HIV–TB co-infection treatment: Modeling and optimal control theory perspectives

An important question, of whether the initiation of HIV treatment during ongoing TB treatment for HIV–TB co-infected individuals is appropriate, still remains unanswered; initiating HIV treatment at or soon after the start of the TB treatment course has some advantages including fewer HIV-related deaths and a lower risk of HIV transmission as well as some disadvantages including occurrence of Immune Reconstitution Inflammatory Syndrome (IRIS) due to a high pill burden. In this study, we develop a mathematical model to explore the effects of early and late HIV treatment, during the TB treatment course, on new HIV infections, HIV-related deaths, and IRIS cases.

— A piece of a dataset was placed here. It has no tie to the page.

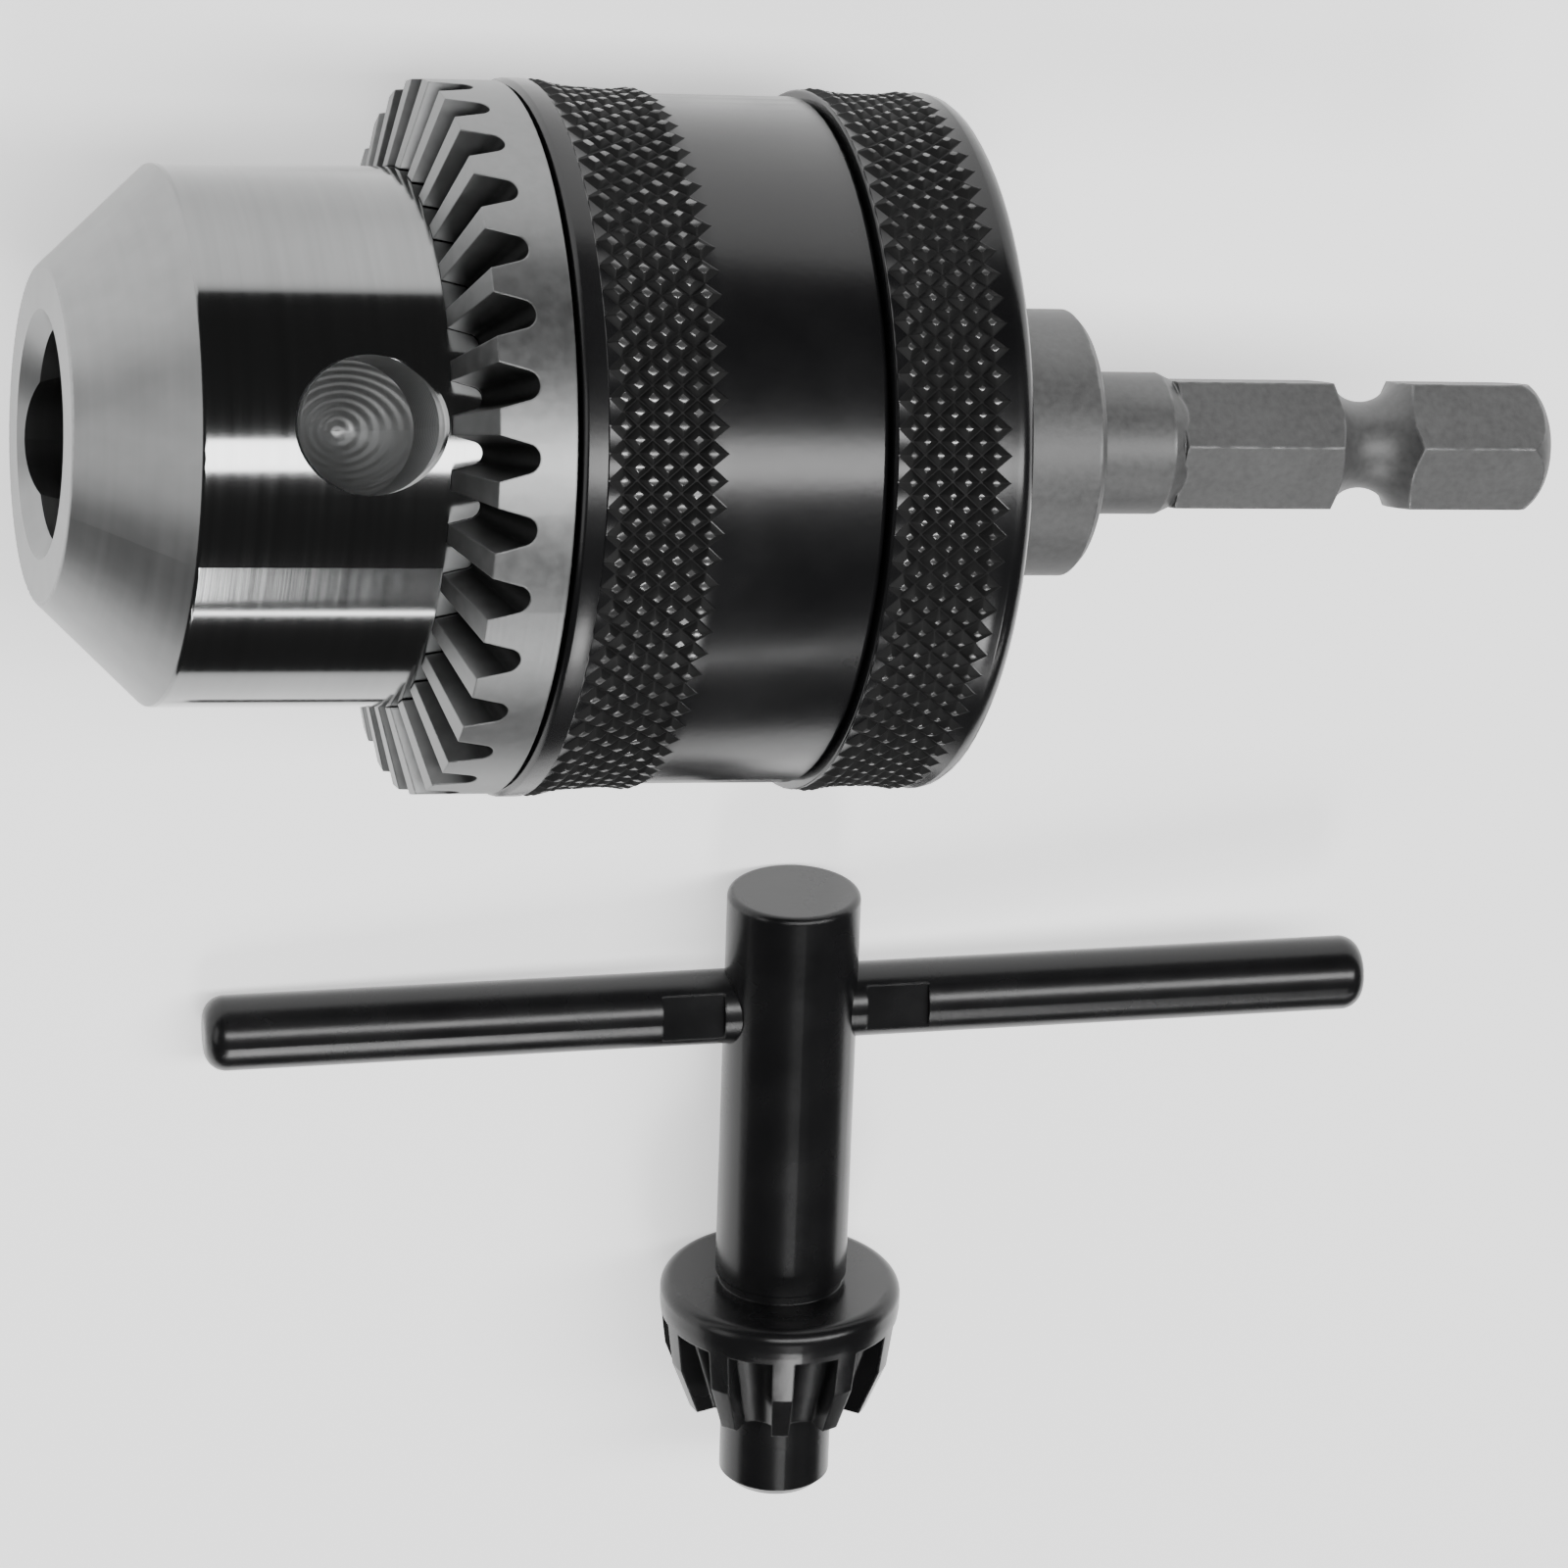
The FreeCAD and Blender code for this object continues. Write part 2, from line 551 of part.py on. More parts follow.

Mathematical analyses of our model indicate that co-infection treatment programs alone cannot eradicate the diseases; additional interventions and/or treatments targeting individuals infected with a single disease are necessary for successful disease eradication. Numerical computations of the model solution demonstrate that outcomes of the treatment programs aiming to reduce the total burden of this co-infection depend highly on both the strength and initiation timing of antiretroviral therapy (ART). Based on our model, we also formulate an optimal control problem and solve it using Pontryagin’s Maximum Principle and an efficient numerical iterative method. Our numerical results of an optimal HIV–TB treatment protocol that yields a minimum burden from this co-infection indicates that each of the new HIV infections, HIV-related deaths and IRIS cases is important for achieving optimal benefits from the co-infection treatment programs.